# Newbie saying Hello



## Gracie's Mom (Dec 16, 2003)

Hi, I just found this board. I live in Utah with my mother currently. We care for about 24 cats, mostly ferals that we take in and get altered. We also take in stray and abandoned cats, and either try to reunite them with thier families, or find them a new family. Occasionally we fail, and end up keeping them ourselves. I personally own 3 animals, a ferret named Peek-a-boo Bandit, a springer spaniel name Kristi May, and my little angel, a blue and cream calico kitten named Gracie. Gracie is the newest addition to our family. She was abandoned on our doorstep on Thanksgiving day. She's been a delight to have in our home. She's about 5 months old right now. I also custom make cat, ferret, and dog items that I sell to earn money to take care of my feral kids, and the strays the always seem to come my way, as well as donating to local rescues. My website is http://www.cinnamonsprite.com/members/a ... tions.html


----------



## Ioana (Jul 12, 2003)

Hello there Gracie's Mom! Welcome to the forum


----------



## stormy (Dec 7, 2003)

hi gracies mom,
welcome to cat forum!!
wow, it's great that you do so much good for the feral cats!
i have 3 ferrets as well


----------



## Aonir (Aug 18, 2003)

Welcome to CatForum!


----------



## Jeanie (Jun 18, 2003)

How wonderful that you take care of those ferals! I'm really pleased to welcome you!


----------



## Gracie's Mom (Dec 16, 2003)

*Thank you*

Thank you everyone for your warm welcome! I love my feral kids, someone has to! Just because they where born wild doesn't mean they don't deserve someone to love them!

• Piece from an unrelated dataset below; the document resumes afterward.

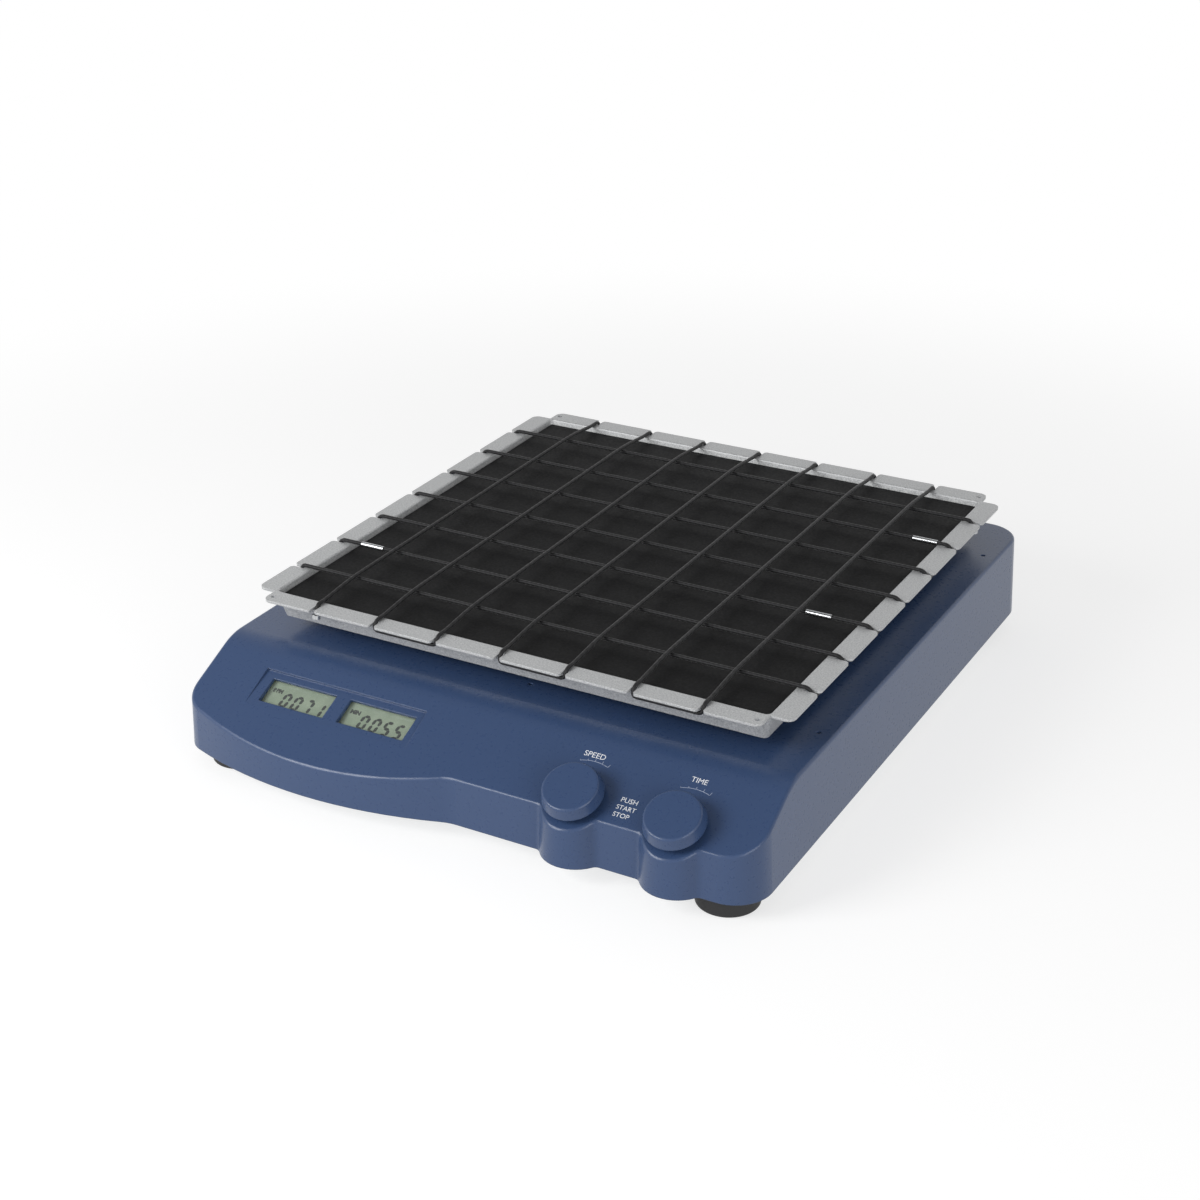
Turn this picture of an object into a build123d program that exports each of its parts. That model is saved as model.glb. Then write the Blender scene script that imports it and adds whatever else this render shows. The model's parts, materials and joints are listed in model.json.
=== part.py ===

My family actually has 2 ferrets, Peek-a-boo has a girlfriend named Frettchen. I'm thinking about adopting a third ferret that's blind into our family named Mary, but I haven't decided for sure weither or not I'm going to adopt her yet.


----------



## Padunk (Oct 20, 2003)

Welcome aboard!


----------



## Gracie's Mom (Dec 16, 2003)

If anyone is interested, I just posted pictures of Gracie in Meet My Kitty.


----------



## kitkat (Sep 22, 2003)

Welcome to the forum, and its wonderful you take care of the feral cats...and beautiful kitty!


----------



## kristi (Sep 19, 2003)

Gracie's Mom, Welcome aboard!!!! It's so good to see you here (especially now that I know you from another forum :wink: )!!! I saw something on Animal Planet the other day about ferret rescue; I was amazed at how little I knew about them...they're not rodents; they bond very closely to their owners and are very affectionate, they can be litter-trained--I never knew any of that! Of course I thought of you when I saw it!


----------



## Gracie's Mom (Dec 16, 2003)

I knew I recognized you!!! I can't count how many people though ferrets where rodents-I wish I would have saw that on Animal Planet! I must have missed it.


----------



## lexxie109 (Jan 20, 2003)

Welcome to the forum!


----------